:: TASK BRIEF ::
Reproduce exactly the lines of the material beneath, from the line that contains "neck's sloping top." to the line that contains "bpy.context.scene.collection.objects.link(empty)", both included, and no other lines.

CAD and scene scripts
= = = = = = =
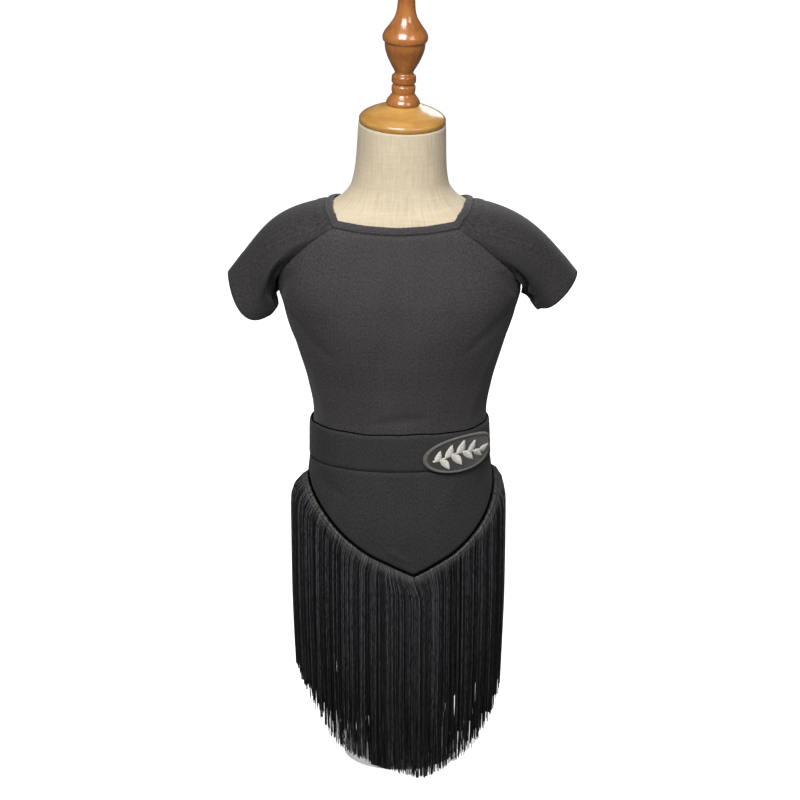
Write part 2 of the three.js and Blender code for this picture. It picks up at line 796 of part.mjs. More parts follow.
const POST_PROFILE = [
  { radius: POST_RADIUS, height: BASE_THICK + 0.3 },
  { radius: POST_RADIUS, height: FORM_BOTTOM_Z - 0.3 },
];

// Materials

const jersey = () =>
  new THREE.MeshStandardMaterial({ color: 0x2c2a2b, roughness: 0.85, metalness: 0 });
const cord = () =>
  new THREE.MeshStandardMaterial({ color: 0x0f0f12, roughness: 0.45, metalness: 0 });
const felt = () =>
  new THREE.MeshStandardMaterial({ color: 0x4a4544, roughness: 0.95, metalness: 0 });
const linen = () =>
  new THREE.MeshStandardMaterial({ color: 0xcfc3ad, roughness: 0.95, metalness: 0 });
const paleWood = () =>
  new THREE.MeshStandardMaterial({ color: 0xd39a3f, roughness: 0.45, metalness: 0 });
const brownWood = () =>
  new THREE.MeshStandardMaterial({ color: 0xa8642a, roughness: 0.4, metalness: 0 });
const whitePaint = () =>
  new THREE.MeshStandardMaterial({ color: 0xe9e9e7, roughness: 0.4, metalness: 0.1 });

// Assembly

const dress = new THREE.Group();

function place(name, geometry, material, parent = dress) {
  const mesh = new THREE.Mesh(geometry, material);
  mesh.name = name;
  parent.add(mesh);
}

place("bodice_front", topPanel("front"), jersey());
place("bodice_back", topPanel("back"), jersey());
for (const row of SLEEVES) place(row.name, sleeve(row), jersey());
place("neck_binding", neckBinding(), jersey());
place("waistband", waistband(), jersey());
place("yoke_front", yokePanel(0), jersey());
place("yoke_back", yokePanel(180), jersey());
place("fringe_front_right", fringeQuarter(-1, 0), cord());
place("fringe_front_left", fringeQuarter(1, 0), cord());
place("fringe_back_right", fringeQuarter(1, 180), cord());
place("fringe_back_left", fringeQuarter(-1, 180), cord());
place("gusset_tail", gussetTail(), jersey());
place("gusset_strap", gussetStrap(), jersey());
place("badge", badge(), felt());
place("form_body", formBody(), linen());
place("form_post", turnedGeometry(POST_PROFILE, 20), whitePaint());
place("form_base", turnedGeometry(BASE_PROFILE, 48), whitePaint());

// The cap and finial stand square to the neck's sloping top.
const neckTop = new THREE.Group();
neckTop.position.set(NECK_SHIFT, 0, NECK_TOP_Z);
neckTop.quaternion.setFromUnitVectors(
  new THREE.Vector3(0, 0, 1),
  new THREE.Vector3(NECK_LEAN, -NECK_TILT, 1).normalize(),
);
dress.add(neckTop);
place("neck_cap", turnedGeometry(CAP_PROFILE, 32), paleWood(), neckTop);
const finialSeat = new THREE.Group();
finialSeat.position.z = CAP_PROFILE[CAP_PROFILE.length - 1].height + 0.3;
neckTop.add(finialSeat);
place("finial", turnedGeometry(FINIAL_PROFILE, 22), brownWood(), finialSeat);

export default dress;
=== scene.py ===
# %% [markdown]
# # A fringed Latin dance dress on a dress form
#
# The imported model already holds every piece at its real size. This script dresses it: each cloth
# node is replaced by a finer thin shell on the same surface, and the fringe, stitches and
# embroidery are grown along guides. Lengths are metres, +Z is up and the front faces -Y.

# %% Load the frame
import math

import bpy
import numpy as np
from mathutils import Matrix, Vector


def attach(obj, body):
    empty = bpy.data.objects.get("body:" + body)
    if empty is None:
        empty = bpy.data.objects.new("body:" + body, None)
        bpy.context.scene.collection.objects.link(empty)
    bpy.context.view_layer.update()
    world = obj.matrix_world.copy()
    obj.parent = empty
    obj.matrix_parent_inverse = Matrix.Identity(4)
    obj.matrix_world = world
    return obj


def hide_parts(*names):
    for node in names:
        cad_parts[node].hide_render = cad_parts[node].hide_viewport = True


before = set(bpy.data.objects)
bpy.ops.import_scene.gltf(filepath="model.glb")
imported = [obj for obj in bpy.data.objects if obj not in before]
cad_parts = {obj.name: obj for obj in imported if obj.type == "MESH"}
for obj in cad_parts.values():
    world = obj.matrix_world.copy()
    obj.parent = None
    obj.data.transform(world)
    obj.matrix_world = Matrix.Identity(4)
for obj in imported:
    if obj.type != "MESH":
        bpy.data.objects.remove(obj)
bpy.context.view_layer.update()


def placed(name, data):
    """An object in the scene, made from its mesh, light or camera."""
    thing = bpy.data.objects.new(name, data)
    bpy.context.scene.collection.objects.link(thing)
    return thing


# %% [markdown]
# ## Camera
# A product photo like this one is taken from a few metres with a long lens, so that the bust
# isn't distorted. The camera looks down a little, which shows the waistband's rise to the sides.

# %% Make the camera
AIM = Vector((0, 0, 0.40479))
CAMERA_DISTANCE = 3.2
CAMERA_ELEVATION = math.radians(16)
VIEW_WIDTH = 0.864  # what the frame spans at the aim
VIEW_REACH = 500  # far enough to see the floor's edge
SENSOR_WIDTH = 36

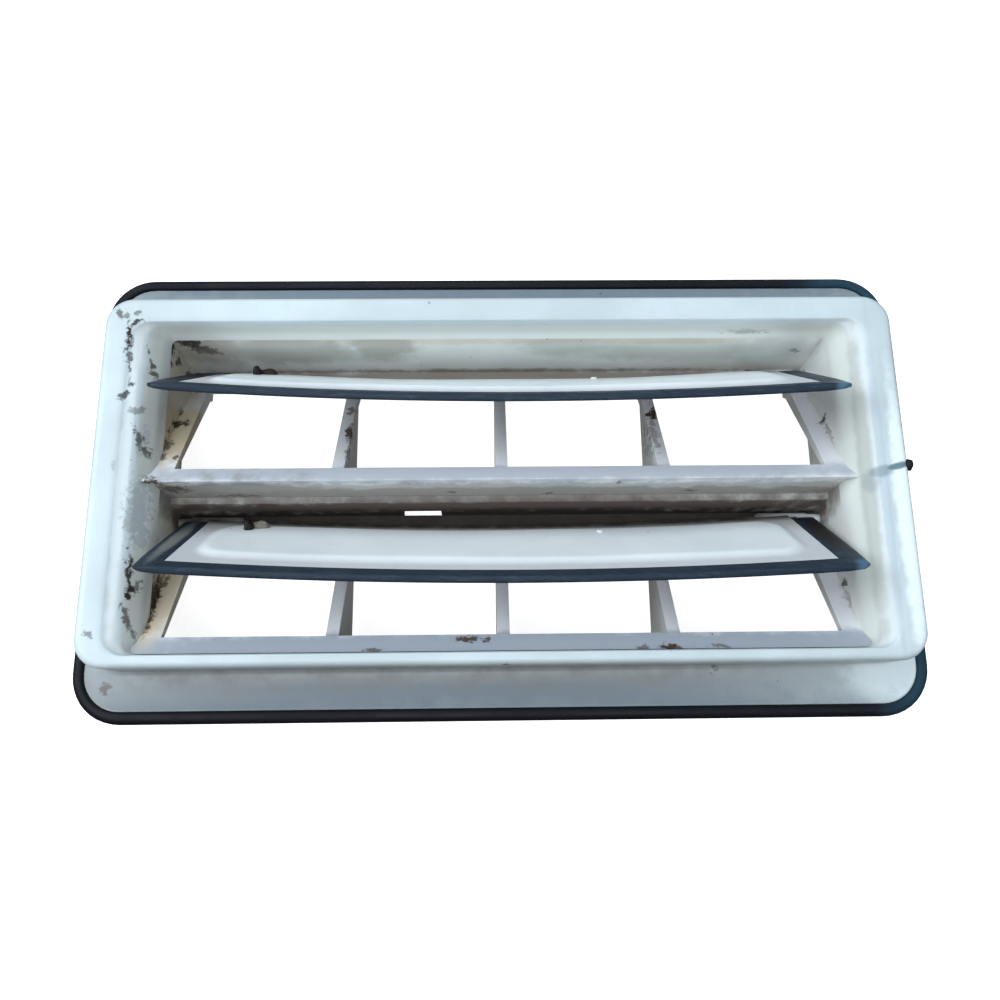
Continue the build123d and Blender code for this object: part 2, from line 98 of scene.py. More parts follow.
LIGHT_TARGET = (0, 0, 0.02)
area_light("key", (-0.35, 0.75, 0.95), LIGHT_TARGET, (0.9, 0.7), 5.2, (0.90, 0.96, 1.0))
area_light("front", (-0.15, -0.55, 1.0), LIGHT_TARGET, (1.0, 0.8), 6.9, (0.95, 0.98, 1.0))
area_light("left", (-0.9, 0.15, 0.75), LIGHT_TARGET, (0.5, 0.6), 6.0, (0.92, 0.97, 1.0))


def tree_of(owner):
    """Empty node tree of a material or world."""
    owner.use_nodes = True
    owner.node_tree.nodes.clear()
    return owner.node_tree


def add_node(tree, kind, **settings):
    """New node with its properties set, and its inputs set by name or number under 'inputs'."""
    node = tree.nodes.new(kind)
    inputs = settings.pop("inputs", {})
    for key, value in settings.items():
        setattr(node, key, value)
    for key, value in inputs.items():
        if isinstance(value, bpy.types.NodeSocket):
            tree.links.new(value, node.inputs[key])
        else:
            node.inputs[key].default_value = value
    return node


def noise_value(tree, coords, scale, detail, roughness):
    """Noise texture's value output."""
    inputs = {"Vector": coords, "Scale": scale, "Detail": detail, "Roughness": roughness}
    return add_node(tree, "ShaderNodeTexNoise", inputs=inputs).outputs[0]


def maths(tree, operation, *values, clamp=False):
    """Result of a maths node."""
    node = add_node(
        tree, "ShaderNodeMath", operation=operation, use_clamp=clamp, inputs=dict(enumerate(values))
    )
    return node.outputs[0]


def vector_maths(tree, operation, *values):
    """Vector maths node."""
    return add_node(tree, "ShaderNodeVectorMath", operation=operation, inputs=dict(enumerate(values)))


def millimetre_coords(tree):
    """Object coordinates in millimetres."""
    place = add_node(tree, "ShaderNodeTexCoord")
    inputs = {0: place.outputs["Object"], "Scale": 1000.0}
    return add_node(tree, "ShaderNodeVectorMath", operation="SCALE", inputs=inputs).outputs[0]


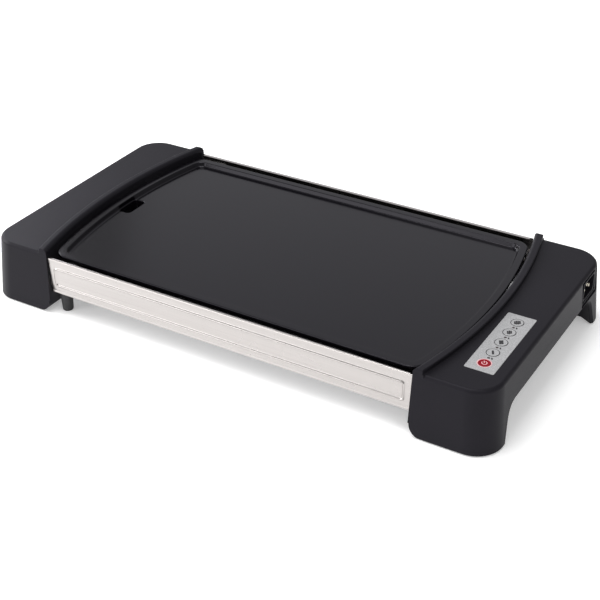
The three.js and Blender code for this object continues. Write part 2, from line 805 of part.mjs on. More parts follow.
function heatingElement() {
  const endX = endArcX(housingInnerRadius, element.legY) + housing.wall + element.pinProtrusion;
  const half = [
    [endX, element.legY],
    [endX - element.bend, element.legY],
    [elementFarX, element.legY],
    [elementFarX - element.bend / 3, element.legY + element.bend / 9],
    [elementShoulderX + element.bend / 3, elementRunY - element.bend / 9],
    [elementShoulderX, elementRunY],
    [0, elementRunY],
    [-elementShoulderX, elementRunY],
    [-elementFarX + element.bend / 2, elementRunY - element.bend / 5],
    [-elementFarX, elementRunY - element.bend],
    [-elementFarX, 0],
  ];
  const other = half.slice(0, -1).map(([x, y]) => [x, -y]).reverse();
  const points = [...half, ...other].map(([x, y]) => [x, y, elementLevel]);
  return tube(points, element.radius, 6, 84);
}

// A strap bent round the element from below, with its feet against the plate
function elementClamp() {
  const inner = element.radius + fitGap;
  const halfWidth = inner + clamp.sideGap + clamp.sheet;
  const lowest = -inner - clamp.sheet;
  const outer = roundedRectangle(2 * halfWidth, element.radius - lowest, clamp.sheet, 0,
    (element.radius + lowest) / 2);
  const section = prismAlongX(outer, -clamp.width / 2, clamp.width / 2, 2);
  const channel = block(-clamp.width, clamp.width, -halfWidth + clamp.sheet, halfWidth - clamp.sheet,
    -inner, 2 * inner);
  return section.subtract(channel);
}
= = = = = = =
:: ANSWER ::
// The cap and finial stand square to the neck's sloping top.
const neckTop = new THREE.Group();
neckTop.position.set(NECK_SHIFT, 0, NECK_TOP_Z);
neckTop.quaternion.setFromUnitVectors(
  new THREE.Vector3(0, 0, 1),
  new THREE.Vector3(NECK_LEAN, -NECK_TILT, 1).normalize(),
);
dress.add(neckTop);
place("neck_cap", turnedGeometry(CAP_PROFILE, 32), paleWood(), neckTop);
const finialSeat = new THREE.Group();
finialSeat.position.z = CAP_PROFILE[CAP_PROFILE.length - 1].height + 0.3;
neckTop.add(finialSeat);
place("finial", turnedGeometry(FINIAL_PROFILE, 22), brownWood(), finialSeat);

export default dress;
=== scene.py ===
# %% [markdown]
# # A fringed Latin dance dress on a dress form
#
# The imported model already holds every piece at its real size. This script dresses it: each cloth
# node is replaced by a finer thin shell on the same surface, and the fringe, stitches and
# embroidery are grown along guides. Lengths are metres, +Z is up and the front faces -Y.

# %% Load the frame
import math

import bpy
import numpy as np
from mathutils import Matrix, Vector


def attach(obj, body):
    empty = bpy.data.objects.get("body:" + body)
    if empty is None:
        empty = bpy.data.objects.new("body:" + body, None)
        bpy.context.scene.collection.objects.link(empty)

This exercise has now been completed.